__INFORMATION SUPPLIED__.
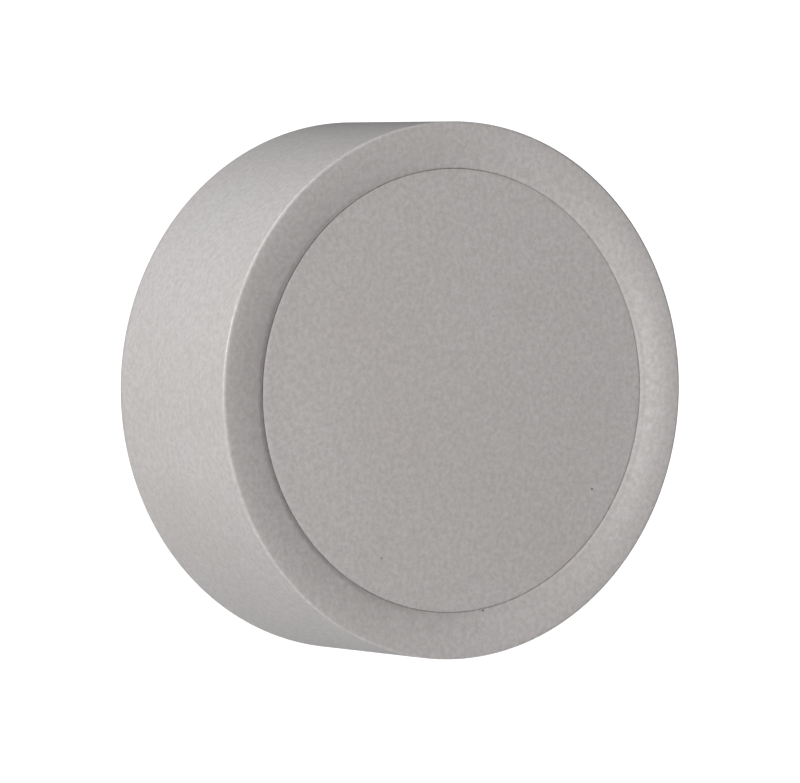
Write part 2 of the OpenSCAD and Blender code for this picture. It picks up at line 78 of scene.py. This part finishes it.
class Graph:
    """A material with one Principled shader, and short ways to wire nodes into it."""

    def __init__(self, name, rough, metal=0.0, spec=0.5):
        self.mat = bpy.data.materials.new(name)
        self.mat.use_nodes = True
        self.tree = self.mat.node_tree
        self.tree.nodes.clear()
        out = self.node("ShaderNodeOutputMaterial")
        self.bsdf = self.node("ShaderNodeBsdfPrincipled")
        self.link(self.bsdf.outputs["BSDF"], out.inputs["Surface"])
        self.bsdf.inputs["Roughness"].default_value = rough
        self.bsdf.inputs["Metallic"].default_value = metal
        self.bsdf.inputs["Specular IOR Level"].default_value = spec
        self.place = self.node("ShaderNodeTexCoord").outputs["Object"]

    def node(self, kind, **values):
        n = self.tree.nodes.new(kind)
        for key, value in values.items():
            setattr(n, key, value)
        return n

    def link(self, a, b):
        self.tree.links.new(a, b)

    def feed(self, socket, value):
        """Gives an input another node's output, a colour without its alpha, or a number."""
        if isinstance(value, bpy.types.NodeSocket):
            self.link(value, socket)
        elif isinstance(value, tuple):
            socket.default_value = (*value, 1.0)
        else:
            socket.default_value = value

    def stretched(self, sx, sy, sz):
        """Coordinates scaled axis by axis, so that a noise makes drawing marks."""
        m = self.node("ShaderNodeMapping")
        m.inputs["Scale"].default_value = (sx, sy, sz)
        self.link(self.place, m.inputs["Vector"])
        return m.outputs["Vector"]

    def turned(self):
        """Coordinates of radius and station, so that a noise makes marks round the main axis."""
        split = self.node("ShaderNodeSeparateXYZ")
        self.link(self.place, split.inputs["Vector"])
        flat = self.node("ShaderNodeCombineXYZ")
        self.link(split.outputs["X"], flat.inputs["X"])
        self.link(split.outputs["Z"], flat.inputs["Y"])
        length = self.node("ShaderNodeVectorMath", operation="LENGTH")
        self.link(flat.outputs["Vector"], length.inputs[0])
        out = self.node("ShaderNodeCombineXYZ")
        self.link(length.outputs["Value"], out.inputs["X"])
        self.link(split.outputs["Y"], out.inputs["Y"])
        return out.outputs["Vector"]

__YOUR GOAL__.
Copy down the whole of the data above, matching it exactly.

__OUTPUT OF THE EXERCISE__.
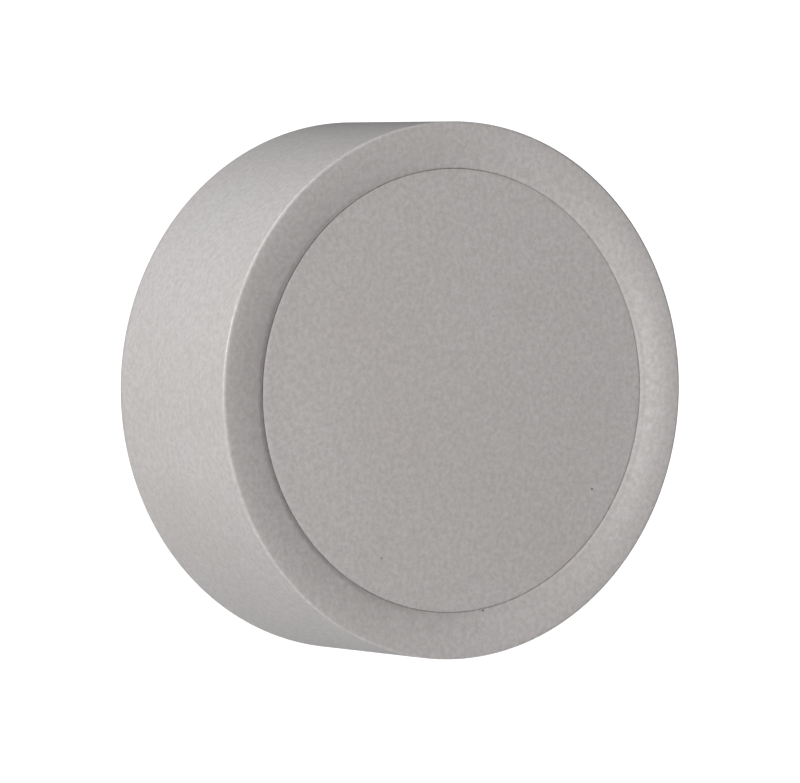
Write part 2 of the OpenSCAD and Blender code for this picture. It picks up at line 78 of scene.py. This part finishes it.
class Graph:
    """A material with one Principled shader, and short ways to wire nodes into it."""

    def __init__(self, name, rough, metal=0.0, spec=0.5):
        self.mat = bpy.data.materials.new(name)
        self.mat.use_nodes = True
        self.tree = self.mat.node_tree
        self.tree.nodes.clear()
        out = self.node("ShaderNodeOutputMaterial")
        self.bsdf = self.node("ShaderNodeBsdfPrincipled")
        self.link(self.bsdf.outputs["BSDF"], out.inputs["Surface"])
        self.bsdf.inputs["Roughness"].default_value = rough
        self.bsdf.inputs["Metallic"].default_value = metal
        self.bsdf.inputs["Specular IOR Level"].default_value = spec
        self.place = self.node("ShaderNodeTexCoord").outputs["Object"]

    def node(self, kind, **values):
        n = self.tree.nodes.new(kind)
        for key, value in values.items():
            setattr(n, key, value)
        return n

    def link(self, a, b):
        self.tree.links.new(a, b)

    def feed(self, socket, value):
        """Gives an input another node's output, a colour without its alpha, or a number."""
        if isinstance(value, bpy.types.NodeSocket):
            self.link(value, socket)
        elif isinstance(value, tuple):
            socket.default_value = (*value, 1.0)
        else:
            socket.default_value = value

    def stretched(self, sx, sy, sz):
        """Coordinates scaled axis by axis, so that a noise makes drawing marks."""
        m = self.node("ShaderNodeMapping")
        m.inputs["Scale"].default_value = (sx, sy, sz)
        self.link(self.place, m.inputs["Vector"])
        return m.outputs["Vector"]

    def turned(self):
        """Coordinates of radius and station, so that a noise makes marks round the main axis."""
        split = self.node("ShaderNodeSeparateXYZ")
        self.link(self.place, split.inputs["Vector"])
        flat = self.node("ShaderNodeCombineXYZ")
        self.link(split.outputs["X"], flat.inputs["X"])
        self.link(split.outputs["Z"], flat.inputs["Y"])
        length = self.node("ShaderNodeVectorMath", operation="LENGTH")
        self.link(flat.outputs["Vector"], length.inputs[0])
        out = self.node("ShaderNodeCombineXYZ")
        self.link(length.outputs["Value"], out.inputs["X"])
        self.link(split.outputs["Y"], out.inputs["Y"])
        return out.outputs["Vector"]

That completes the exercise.